My grandpa looked up at all the noise and told Rick to get out and help the poor woman.
It was pouring at this point and if you have ever heard the expression "a wet rat" well this explains where that saying came from. As Rick opened the car door a whip of wind came up under the woman, just has she went to bend over thinking she had won the battle with the ever escaping article of clothing - she fell forward and landed face down. Rick started to laugh. He laughed so hard I thought he was going to stop breathing. His laughing made me start to laugh. 10 minutes passed, we got him back in the car just as Grandma and Aunt Rose appeared.
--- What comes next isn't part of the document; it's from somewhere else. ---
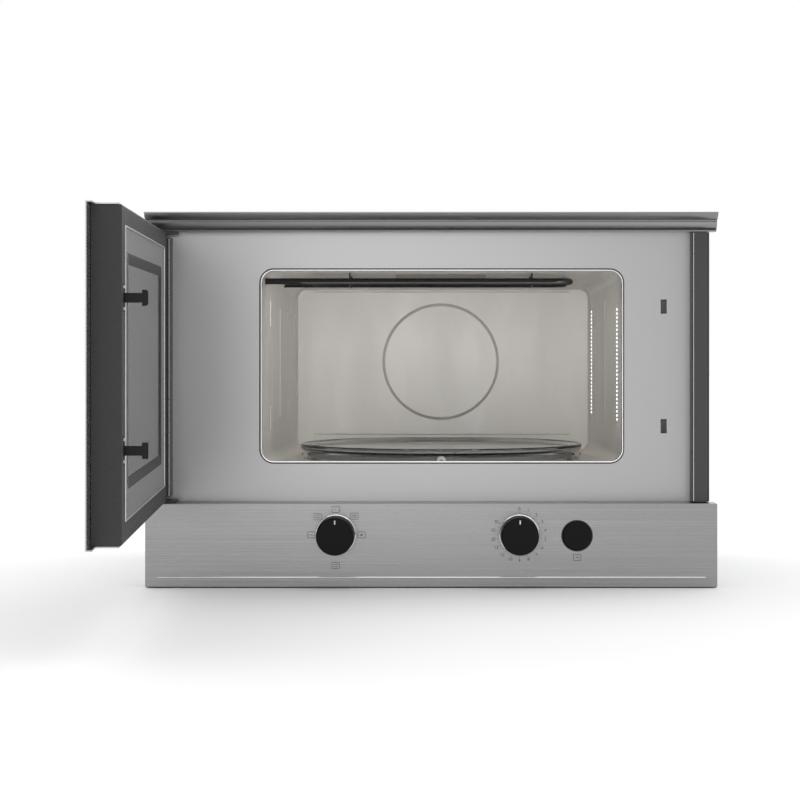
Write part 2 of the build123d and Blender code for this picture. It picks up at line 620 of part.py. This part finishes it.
with BuildPart() as door_window:
    block((WINDOW_X[0] + 8, WINDOW_X[1] - 8), (PANEL_Y, PANEL_Y + 4), (WINDOW_Z[0] + 6, WINDOW_Z[1] - 6))
    fillet(door_window.faces().sort_by(Axis.Y)[0].edges(), 0.5)
keep_on_door(door_window, "door_window")

PLATE_X = (-237.0, 231.0)
PLATE_Z_RANGE = (107.5, 353.5)
with BuildPart() as door_box:
    block((-BOX_X, BOX_X), BOX_Y, BOX_Z)
    fillet(door_box.faces().sort_by(Axis.Y)[-1].edges(), 1.5)
    block((-BOX_X + 3, BOX_X - 3), (BOX_Y[0] - 1, BOX_Y[1] - 3), (BOX_Z[0] + 3, BOX_Z[1] - 3),
          mode=Mode.SUBTRACT)
    block(PLATE_X, (BOX_Y[0], BOX_Y[1] + 1), PLATE_Z_RANGE, mode=Mode.SUBTRACT)
    for x, z in slot_places:
        block((x - 4, x + 4), (-10, 0), (z - 12, z + 12), mode=Mode.SUBTRACT)
    for x in (-BOX_X, BOX_X - 3):
        block((x, x + 3), BOX_Y, (BOX_Z[0] + 3, BOX_Z[1] - 3))
keep_on_door(door_box, "door_box")

with BuildPart() as door_inner_plate:
    block(PLATE_X, (-12, BOX_Y[1] - 0.8), PLATE_Z_RANGE)
    block((PLATE_X[0] + 1, PLATE_X[1] - 1), (-13, BOX_Y[1] - 1.8),
          (PLATE_Z_RANGE[0] + 1, PLATE_Z_RANGE[1] - 1),
          mode=Mode.SUBTRACT)
    block(WINDOW_X, (-12, BOX_Y[1]), WINDOW_Z)
    block((WINDOW_X[0] + 1, WINDOW_X[1] - 1), (-13, 0), (WINDOW_Z[0] + 1, WINDOW_Z[1] - 1),
          mode=Mode.SUBTRACT)
    fillet(door_inner_plate.edges().filter_by(Axis.Y).group_by(SortBy.LENGTH)[-1], 0.6)
keep_on_door(door_inner_plate, "door_inner_plate")

with BuildPart() as door_screen:
    block((WINDOW_X[0] - 6, WINDOW_X[1] + 6), (-13.2, -12.1), (WINDOW_Z[0] - 6, WINDOW_Z[1] + 6))
keep_on_door(door_screen, "door_screen")

with BuildPart() as door_inner_glass:
    block((WINDOW_X[0] + 1.2, WINDOW_X[1] - 1.2), (-8, -6), (WINDOW_Z[0] + 1.2, WINDOW_Z[1] - 1.2))
keep_on_door(door_inner_glass, "door_inner_glass")

with BuildPart() as hinge_leaves:
    for low in (90.4, 365.4):
        with BuildSketch(Plane.XY.offset(low)):
            with Locations(PIVOT):
                Circle(7)
            with Locations(((PIVOT[0] - BOX_X) / 2, PIVOT[1])):
                Rectangle(-BOX_X - PIVOT[0], 14)
            with Locations(PIVOT):
                Circle(PIN_R + FIT, mode=Mode.SUBTRACT)
        extrude(amount=3)
    block((-BOX_X - 1.5, -BOX_X), (-24, -8), (93.4, 122))
    block((-BOX_X - 1.5, -BOX_X), (-24, -8), (336, 365.4))
keep_on_door(hinge_leaves, "hinge_leaves")

HOOK_REACH = 20.0
with BuildPart() as door_hooks:
    block((LATCH_X - 2.2, LATCH_X + 2.2), (-20, -12), (150, 310))
    for x, z in slot_places:
        block((x - 2.2, x + 2.2), (-14, BOX_Y[1] + HOOK_REACH), (z - 4, z + 4))
        block((x - 2.2, x + 2.2), (BOX_Y[1] + HOOK_REACH - 5, BOX_Y[1] + HOOK_REACH), (z - 6.7, z + 6.7))
    chamfer(door_hooks.faces().sort_by(Axis.Y)[-1].edges().filter_by(Axis.X), 1.5)
keep_on_door(door_hooks, "door_hooks")

with BuildPart() as hook_spring:
    rod((LATCH_X, -16, 310), (0, 0, 1), 3.5, 26)
    rod((LATCH_X, -16, 309), (0, 0, 1), 2.4, 28, mode=Mode.SUBTRACT)
keep_on_door(hook_spring, "hook_spring")
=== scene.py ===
"""Looks of the built-in microwave oven: materials, dial marks, fine pieces, light and camera."""
import json
from math import cos, pi, radians, sin

import bmesh
import bpy
from mathutils import Matrix, Vector


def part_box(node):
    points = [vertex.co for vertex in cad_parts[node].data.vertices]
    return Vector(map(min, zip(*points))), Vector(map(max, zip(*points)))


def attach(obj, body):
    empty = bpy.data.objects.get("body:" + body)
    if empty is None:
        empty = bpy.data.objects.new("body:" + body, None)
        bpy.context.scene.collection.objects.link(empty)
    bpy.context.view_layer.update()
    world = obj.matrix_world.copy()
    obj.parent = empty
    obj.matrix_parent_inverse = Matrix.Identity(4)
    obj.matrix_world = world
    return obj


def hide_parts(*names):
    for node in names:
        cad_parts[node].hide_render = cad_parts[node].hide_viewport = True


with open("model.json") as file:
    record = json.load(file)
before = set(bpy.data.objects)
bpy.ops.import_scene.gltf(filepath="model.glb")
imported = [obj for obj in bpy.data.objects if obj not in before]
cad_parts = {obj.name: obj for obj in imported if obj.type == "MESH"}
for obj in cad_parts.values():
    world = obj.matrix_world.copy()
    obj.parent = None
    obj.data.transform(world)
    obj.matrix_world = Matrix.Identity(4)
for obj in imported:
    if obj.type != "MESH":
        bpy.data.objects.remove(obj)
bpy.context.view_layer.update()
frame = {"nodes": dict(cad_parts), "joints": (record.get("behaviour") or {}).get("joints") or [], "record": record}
nodes = frame["nodes"]
MM = 0.001


# Materials -------------------------------------------------------------------------------
def shader_tree(name):
    """A new material with its node tree and principled shader."""
    material = bpy.data.materials.new(name)
    material.use_nodes = True
    tree = material.node_tree
    return material, tree, tree.nodes["Principled BSDF"]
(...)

Rick's face was so red from gasping for air during all this circus show that Aunt Rose looked frightened when she glanced at him.
He started to tell the story about why there was a woman distraught in front of the car and the laugher started again. And it wasn't just a ha, ha, ha or a ho, ho, ho ... it was a deep gut howl. A howl so crazy that it made the sky part and the sun shine through again.
I know and like I said, this really wasn't a big thing. It was a more like "you had to be there" sort of story but I guess for me, I was there and it was pretty hilarious. I don't think it has anything to do with this lady losing her scarf either but more to do with the fact that Rick was about 16 - 300 pounds and 6 foot something tall and the see him rolling about the cement in a huge storm with very little rhyme or reason to do so, obviously made one great memory to look back on after all this time.